Harming your best friend

Slamming Canada is foolish and will boomerang back on the U.S.

Living next door to Canada as I grew up didn’t make me an expert on Canada, but it enriched my understanding of a neighbor and partner.

Working side by side with Canadians on Great Lakes environmental policy for 40 years didn’t make me an expert on Canada, but it deepened my appreciation for its parallel, yet distinctively different culture.

And that’s enough to tell me that any American who thinks Canadians are too nice to fight back when a U.S. President mocks their prime minister as governor of the 51st state, and then slaps punitive tariffs on Canadian imports, is dead wrong.

From this vantage point in Michigan, Ontario is just across the southernmost portion of Lake Huron.

Their current prime minister, Justin Trudeau, is deeply unpopular after nearly a decade in that office, but most of Canada stood behind him last night as he announced Canada’s response. It’s a muscular one.

His remarks were aimed not at Trump so much as Americans, and they were moving.

As President John F. Kennedy said many years ago, geography has made us neighbors. History has made us friends, economics has made us partners and necessity has made us allies.

That rang true for many decades prior to President Kennedy’s time in office, and in the decades since, from the beaches of Normandy to the mountains of the Korean Peninsula, from the fields of Flanders to the streets of Kandahar, we have fought and died alongside you during your darkest hours during the Iranian hostage crisis. Those 444 days, we worked around the clock from our embassy to get your innocent compatriots home.

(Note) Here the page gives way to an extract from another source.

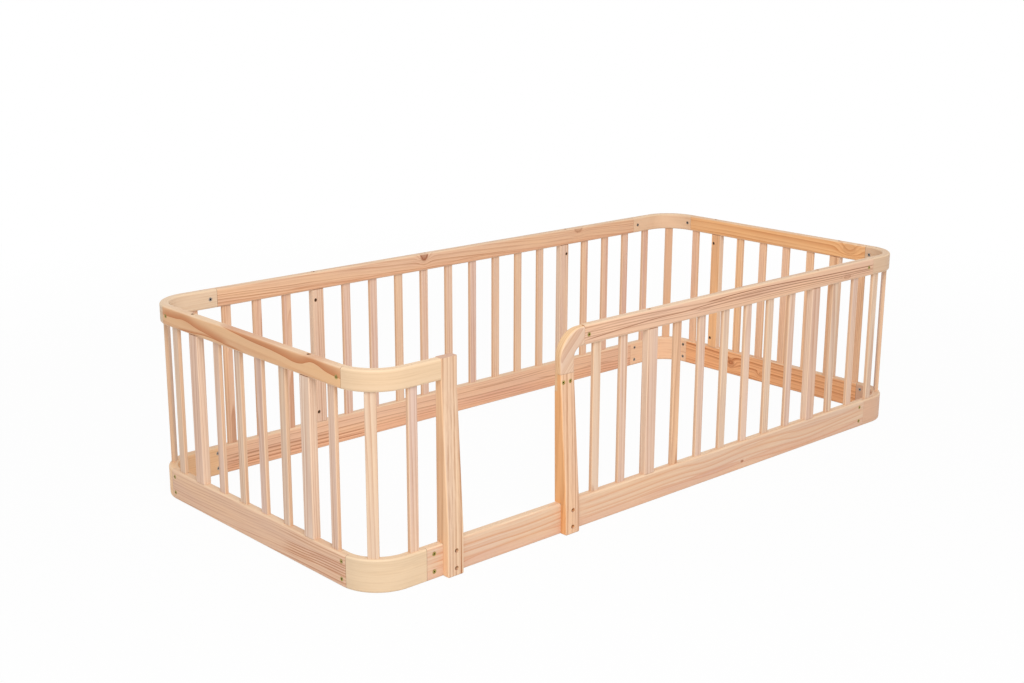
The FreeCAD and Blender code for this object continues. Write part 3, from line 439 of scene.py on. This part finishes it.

During the summer of 2005, when Hurricane Katrina ravaged your great city of New Orleans, or mere weeks ago when we sent water bombers to tackle the wildfires in California. During the day, the world stood still,  Sept. 11, 2001, when we provided refuge to stranded passengers and planes. We were always there, standing with you, grieving with you. The American people.

Together, we’ve built the most successful economic, military and security partnership the world has ever seen. A relationship that has been the envy of the world.

Yes, we’ve had our differences in the past, but we’ve always found a way to get past them. As I’ve said before, if President Trump wants to usher in a new golden age for the United States, the better path is to partner with Canada, not to punish us.

Most Americans rarely think of Canada. Maybe if we did, we’d refrain from policies that harm them — and in turn hurt the U.S.